Homeowners suffer because of the current uncompetitive circumstances and confusing and contradictory policies in the air transport industry. Effective airline competition does not exist in many markets and ticket pricing reflects that companies are taking advantage of their monopolies in those markets. Widely varying and often changing airline policies regarding changing tickets, stand-bys etc. are confusing consumers. Congress and the administration should assign a high priority to maximizing competition in as many markets as possible by whatever means are appropriate. Airline companies should be required to adopt a standard industry policy for changing tickets, stand-bys, etc.
Antitrust laws should be aggressively enforced to protect the interests of
consumers. The primary question should be whether consumers are benefited or injured by a industry practice or company practice or service. Antitrust laws should not be used as a tool to protect competitors if consumer market choices have resulted in a declining market share for companies that are less efficient in providing for the needs of homeowners and other competitors.
Homeowners and other consumers worldwide benefit from international trade. Continued efforts to reduce tariffs and non-tariff barriers result in lower prices for all consumers and ultimately higher employment. Polls in the US and in other countries reveal broad public support for free trade policies.
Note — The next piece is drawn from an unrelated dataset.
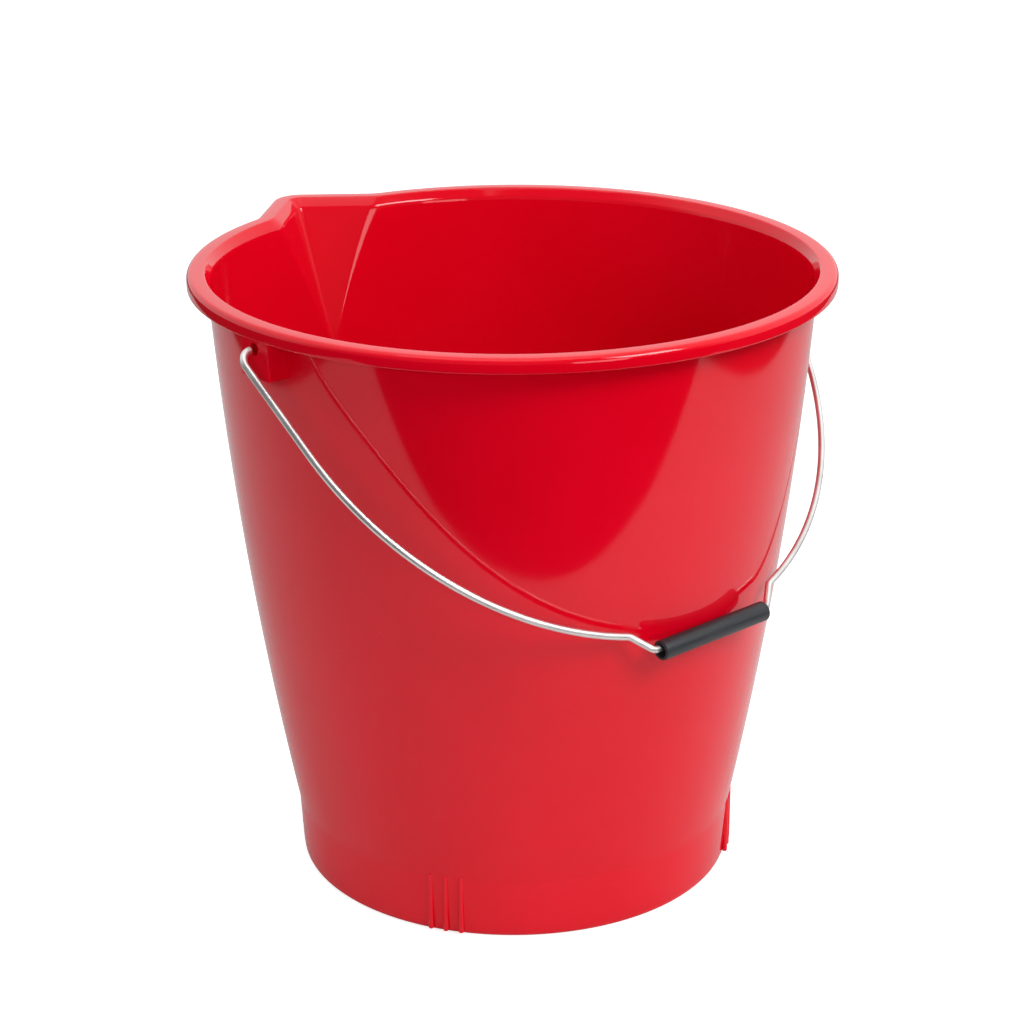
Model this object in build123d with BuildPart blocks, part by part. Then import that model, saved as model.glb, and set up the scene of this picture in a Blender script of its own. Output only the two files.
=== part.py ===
from build123d import *
from math import cos, radians, sin, sqrt, tan
import os

os.makedirs("parts", exist_ok=True)

# Wash bucket: a moulded pouring bucket, its wire bail and the tube grip on the bail.
# Origin on the floor at the centre of the foot, +Z up, pouring spout towards +Y.
# The bail turns about the X direction and is laid down against the wall on the -Y side.

# Shell: wall profile through foot, middle and neck
height = 316.0
wall = 2.0
foot_r = 112.4
foot_round = 3.0
band_r = 114.2
band_z = 32.0
middle_r = 136.9
middle_z = 173.0
neck_r = 150.4
neck_z = 314.0
flare_bulge = 1.2
lean_z = 311.5
lean_angle = 33.0
recess_r = 107.0
recess_z = 4.0
recess_taper = 8.0
floor_z = 6.2
floor_round = 5.0

# Turned-over rim: a plate with a skirt hanging from its outer edge
rim_r = 160.0
rim_drop = 7.0
rim_plate = 2.2
rim_round = 2.8
lip_round = 0.6
mouth_round = 1.2
rim_tip_round = 16.0
rim_root_round = 14.0

# Pouring spout: a V in plan, with a crease that slants down into the wall
spout_angle = 50.0
crease_r = 172.0
crease_slope = 0.381
crease_round = 4.0
root_round = 26.0
crease_end_round = 0.8
root_end_round = 1.2
spout_end_z = 244.0
spout_fade_z = 236.0
spout_inset = 0.3
spout_sink = 2.5
spout_base_y = 120.0
mouth_clearance = 2.0

# Ears: open-bottomed boxes under the rim, their outer faces rounded like the rim's skirt
ear_x = 160.3
ear_root_x = 140.0
ear_width = 21.5
ear_z = 291.5
ear_top_z = 312.5
ear_wall = 2.0
ear_round = 1.2
ear_draft = 1.0
notch_width = 4.8
notch_height = 2.2
pivot_z = 305.0
pivot_hole_r = 3.0

# Ribs on the foot band, in groups of three
rib_r = 1.4
rib_reach = 114.5
rib_z = 1.6
rib_height = 31.5
rib_step = 4.0
rib_groups = (30.0, 129.0, 210.0, 309.0)

# Bail wire, drawn in its own plane: x across, y down from the pivots to the grip
wire_r = 1.75
bail_swing = 44.8
bail_tip_x = 152.5
bail_corner_x = 169.9
bail_bend = 7.0
bail_arc_r = 163.3
bail_arc_y = 32.7
leg_angle = 8.45
crank_x = 48.0
crank_bend = 5.0
run_x = 38.6
run_y = 199.0

# Grip: a tube hanging on the straight run of the wire
grip_r = 4.9
grip_bore_r = 3.3
grip_length = 71.0
grip_play = 0.1
grip_round = 0.8


def neck_radius(z):
    """Outer radius of the wall between its middle and its neck."""
    share = (z - middle_z) / (neck_z - middle_z)
    bulge = 4 * flare_bulge * share * (1 - share)
    return middle_r + share * (neck_r - middle_r) + bulge


def sharp_apex(tip_y, tip_round):
    """Where the two sides of the V would meet if its tip weren't rounded."""
    return tip_y + tip_round * (1 / sin(radians(spout_angle)) - 1)


def spout_plan(z, ring_r, apex_y, tip_round, corner_round):
    """A disc with a V spout on its +Y side, its tip and both roots rounded."""
    spread = (apex_y - spout_base_y) * tan(radians(spout_angle))
    with BuildSketch(Plane.XY.offset(z)) as plan:
        Circle(ring_r)
        with BuildLine():
            Polyline((0, apex_y), (-spread, spout_base_y), (spread, spout_base_y), close=True)
        make_face()
        fillet(plan.vertices().sort_by(Axis.Y)[-1], tip_round)
        fillet(plan.vertices().sort_by(Axis.Y)[:2], corner_round)
    return plan.sketch


def spout_sections(top_z, grow):
    """Plans of the spout, from its faded end inside the wall up to the top, grown outwards."""
    sections = []
    for z, sink, crease, tip_round, corner_round in (
        (spout_fade_z, spout_sink, crease_end_round, crease_end_round, root_end_round),
        (spout_end_z, spout_inset, crease_end_round, crease_end_round, root_end_round),
        (top_z, spout_inset, crease_round, crease_round + grow, root_round - grow),
    ):
        ring_r = neck_radius(z) - wall + grow - sink
        crease_apex = sharp_apex(crease_r + crease_slope * (z - height), crease)
        apex_y = crease_apex + grow / sin(radians(spout_angle))
        sections.append(spout_plan(z, ring_r, apex_y, tip_round, corner_round))
    return sections


def neck_plan(z, grow):
    """Plan of the neck, which leans out to the rim, grown outwards. It starts just inside the wall."""
    share = (z - spout_end_z) / (height - spout_end_z)
    tip_round = crease_end_round + share * (crease_round - crease_end_round)
    corner_round = root_end_round + share * (root_round - root_end_round)
    lean = (z - lean_z) * tan(radians(lean_angle)) - spout_inset
    crease_apex = sharp_apex(crease_r + crease_slope * (z - height), tip_round)
    apex_y = crease_apex + (grow + lean) / sin(radians(spout_angle))
    ring_r = neck_radius(min(z, neck_z)) - wall + grow + lean
    return spout_plan(z, ring_r, apex_y, tip_round + grow + lean, corner_round - grow - lean)


# The body is one moulding: rim channel, ears, wall, spout and ribs, and the inside cut out last.
with BuildPart() as bucket_body:
    # Rim: plate with its outer skirt, the channel under it left open from below
    rim_z = height - rim_drop
    rim_tip_r = crease_r + (rim_r - neck_r + wall)
    rim_apex = sharp_apex(rim_tip_r, rim_tip_round)
    extrude(spout_plan(rim_z, rim_r, rim_apex, rim_tip_round, rim_root_round), amount=rim_drop)
    fillet(bucket_body.edges().group_by(Axis.Z)[-1], rim_round)
    fillet(bucket_body.edges().group_by(Axis.Z)[0], lip_round)
    channel_apex = rim_apex - wall / sin(radians(spout_angle))
    channel = spout_plan(
        rim_z, rim_r - wall, channel_apex, rim_tip_round - wall, rim_root_round + wall
    )
    extrude(channel, amount=rim_drop - rim_plate, mode=Mode.SUBTRACT)

    # Ears: boxes hanging from the rim, hollow from below. Each outer face has a round hole for the
    # wire and a notch in its lower edge.
    ear_height = ear_top_z - ear_z
    for side in (-1, 1):
        with BuildSketch(Plane.XY.offset(ear_z)) as ear:
            with Locations((side * (rim_r + ear_root_x) / 2, 0)):
                Rectangle(rim_r + 2 * wall - ear_root_x, ear_width)
            Circle(ear_x, mode=Mode.INTERSECT)
            fillet(ear.vertices().group_by(lambda corner: abs(corner.X))[-1], ear_round)
        extrude(amount=ear_height, taper=ear_draft)
    for side in (-1, 1):
        with BuildSketch(Plane.XY.offset(ear_z)):
            with Locations((side * (ear_x - ear_wall + ear_root_x) / 2, 0)):
                Rectangle(ear_x - ear_wall - ear_root_x, ear_width - 2 * ear_wall)
        extrude(amount=ear_height - ear_wall, mode=Mode.SUBTRACT)
    with BuildSketch(Plane.YZ):
        with Locations((0, pivot_z)):
            Circle(pivot_hole_r)
        with Locations((0, ear_z + notch_height / 2)):
            Rectangle(notch_width, notch_height)
    extrude(amount=ear_x + wall, both=True, mode=Mode.SUBTRACT)

    # Wall and foot, solid for now
    with BuildSketch(Plane.XZ):
        with BuildLine():
            Polyline((0, neck_z), (0, 0), (foot_r, 0), (band_r, band_z))
            ThreePointArc((band_r, band_z), (middle_r, middle_z), (neck_r, neck_z))
            Line((neck_r, neck_z), (0, neck_z))
        make_face()
    revolve(axis=Axis.Z)
    loft(spout_sections(neck_z, wall), ruled=True)
    loft([neck_plan(lean_z, wall), neck_plan(neck_z, wall)], ruled=True)
    fillet(bucket_body.edges().group_by(Axis.Z)[0], foot_round)

    # Ribs: upright half-round bars on the foot band, fading out where the wall flares past them
    for angle in rib_groups:
        with BuildSketch(Plane.XY.offset(rib_z)):
            with PolarLocations(rib_reach - rib_r, 3, angle - rib_step, 3 * rib_step):
                Circle(rib_r)
        extrude(amount=rib_height)

    # Inside of the bucket, then the recess that leaves a foot ring underneath
    mouth_z = height + mouth_clearance
    with BuildSketch(Plane.XZ) as inside:
        with BuildLine():
            Polyline((0, mouth_z), (0, floor_z), (foot_r - wall, floor_z), (band_r - wall, band_z))
            ThreePointArc((band_r - wall, band_z), (middle_r - wall, middle_z), (neck_r - wall, neck_z))
            Polyline((neck_r - wall, neck_z), (neck_r - wall, mouth_z), (0, mouth_z))
        make_face()
        fillet(inside.vertices().group_by(Axis.Y)[0].sort_by(Axis.X)[-1], floor_round)
    revolve(axis=Axis.Z, mode=Mode.SUBTRACT)
    loft(spout_sections(mouth_z, 0), ruled=True, mode=Mode.SUBTRACT)
    loft([neck_plan(lean_z, 0), neck_plan(mouth_z, 0)], ruled=True, mode=Mode.SUBTRACT)
    with BuildSketch():
        Circle(recess_r)
    extrude(amount=recess_z, taper=recess_taper, mode=Mode.SUBTRACT)
    mouth = bucket_body.faces().filter_by(Axis.Z).group_by(Axis.Z)[-1][0].inner_wires()[0]
    fillet(mouth.edges(), mouth_round)
bucket_body.part.label = "bucket_body"

# The wire is one bent length: half of it is drawn and mirrored, then a round section is swept along.
down = (0, -sin(radians(bail_swing)), -cos(radians(bail_swing)))
across = (0, cos(radians(bail_swing)), -sin(radians(bail_swing)))
bail_plane = Plane(origin=(0, 0, pivot_z), x_dir=(1, 0, 0), z_dir=across)
leg_end = (
    -bail_arc_r * cos(radians(leg_angle)),
    bail_arc_y + bail_arc_r * sin(radians(leg_angle)),
)
crank_y = bail_arc_y + sqrt(bail_arc_r**2 - crank_x**2)
with BuildPart() as bail_wire:
    with BuildLine(bail_plane) as centre_line:
        Polyline((-bail_tip_x, 0), (-bail_corner_x, 0), leg_end)
        RadiusArc(leg_end, (-crank_x, crank_y), bail_arc_r)
        Polyline((-crank_x, crank_y), (-run_x, run_y), (0, run_y))
        fillet(centre_line.vertices().sort_by(Axis.X)[0], bail_bend)
        fillet(centre_line.vertices().sort_by(Axis.X)[-3:-1], crank_bend)
        mirror(about=Plane.YZ)
    with BuildSketch(Plane(origin=centre_line.wire() @ 0, z_dir=centre_line.wire() % 0)):
        Circle(wire_r)
    sweep(path=centre_line.wire())
bail_wire.part.label = "bail_wire"

# The grip hangs on the wire, so its axis lies below the wire's by the slack in its bore.
grip_y = run_y + grip_bore_r - wire_r - grip_play
grip_axis = Plane(origin=bail_plane.from_local_coords((0, grip_y, 0)), x_dir=across, z_dir=(1, 0, 0))
with BuildPart() as grip:
    with BuildSketch(grip_axis):
        Circle(grip_r)
    extrude(amount=grip_length / 2, both=True)
    fillet(grip.edges(), grip_round)
    with BuildSketch(grip_axis):
        Circle(grip_bore_r)
    extrude(amount=grip_length / 2, both=True, mode=Mode.SUBTRACT)
grip.part.label = "grip"

export_step(bucket_body.part, "parts/bucket_body.step")
export_step(bail_wire.part, "parts/bail_wire.step")
export_step(grip.part, "parts/grip.step")
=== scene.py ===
from math import atan2, cos, degrees, hypot, pi, radians, sin, sqrt, tan

import bpy
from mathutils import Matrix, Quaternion, Vector


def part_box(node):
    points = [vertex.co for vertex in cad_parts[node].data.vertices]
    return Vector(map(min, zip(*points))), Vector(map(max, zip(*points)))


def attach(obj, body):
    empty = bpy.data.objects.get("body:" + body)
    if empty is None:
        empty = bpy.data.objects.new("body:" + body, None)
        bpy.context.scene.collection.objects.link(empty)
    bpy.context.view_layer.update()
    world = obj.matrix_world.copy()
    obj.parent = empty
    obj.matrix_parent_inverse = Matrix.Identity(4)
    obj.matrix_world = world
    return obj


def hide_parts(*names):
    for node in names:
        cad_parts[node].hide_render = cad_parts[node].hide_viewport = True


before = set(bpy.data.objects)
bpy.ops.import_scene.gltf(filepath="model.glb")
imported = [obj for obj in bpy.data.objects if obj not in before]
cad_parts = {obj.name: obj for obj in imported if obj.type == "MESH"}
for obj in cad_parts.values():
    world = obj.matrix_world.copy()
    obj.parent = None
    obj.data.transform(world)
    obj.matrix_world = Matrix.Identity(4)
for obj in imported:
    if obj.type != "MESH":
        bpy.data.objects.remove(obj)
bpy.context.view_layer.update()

bpy.ops.object.select_all(action="DESELECT")
mm = 0.001

# Bucket body: one moulding in glossy red polypropylene, 2 mm thick. The wall flares from a short
# upright foot band to a turned-over rim with an open channel under it, and a V-shaped pouring
# spout is pressed outwards at +Y. The shell is turned from its section, then the spout is pushed out.
body_low, body_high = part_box("bucket_body")
height = body_high.z
wall = 2.0 * mm
foot_r = 112.4 * mm
foot_round = 3.0 * mm
band_r = 114.2 * mm
band_z = 32.0 * mm
middle_r = 136.9 * mm
middle_z = 173.0 * mm
neck_r = 150.4 * mm
neck_z = height - 2.0 * mm
flare_z = 311.5 * mm
flare_tilt = radians(33.0)
recess_r = 107.0 * mm
recess_z = 4.0 * mm
recess_round = 0.6 * mm
ring_round = 0.5 * mm
floor_z = 6.2 * mm
floor_round = 5.0 * mm
rim_r = -body_low.y
rim_drop = 7.0 * mm
rim_plate = 2.2 * mm
rim_round = 2.8 * mm
lip_round = 0.6 * mm
channel_round = 1.0 * mm
mouth_round = 1.2 * mm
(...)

AHGA supports both free trade agreements, such as the Free Trade Agreement of the Americas, and procedures that would facilitate their adoption, such as Trade Promotion Authority (formerly known as Fast Track). Fast track procedures strengthen the negotiating ability of U.S. trade representatives, and ultimately facilitate the removal of trade barriers. The U.S. Congress should oppose special interest groups who put the wishes of their narrow constituencies ahead of the best interests of the economy and the public at large.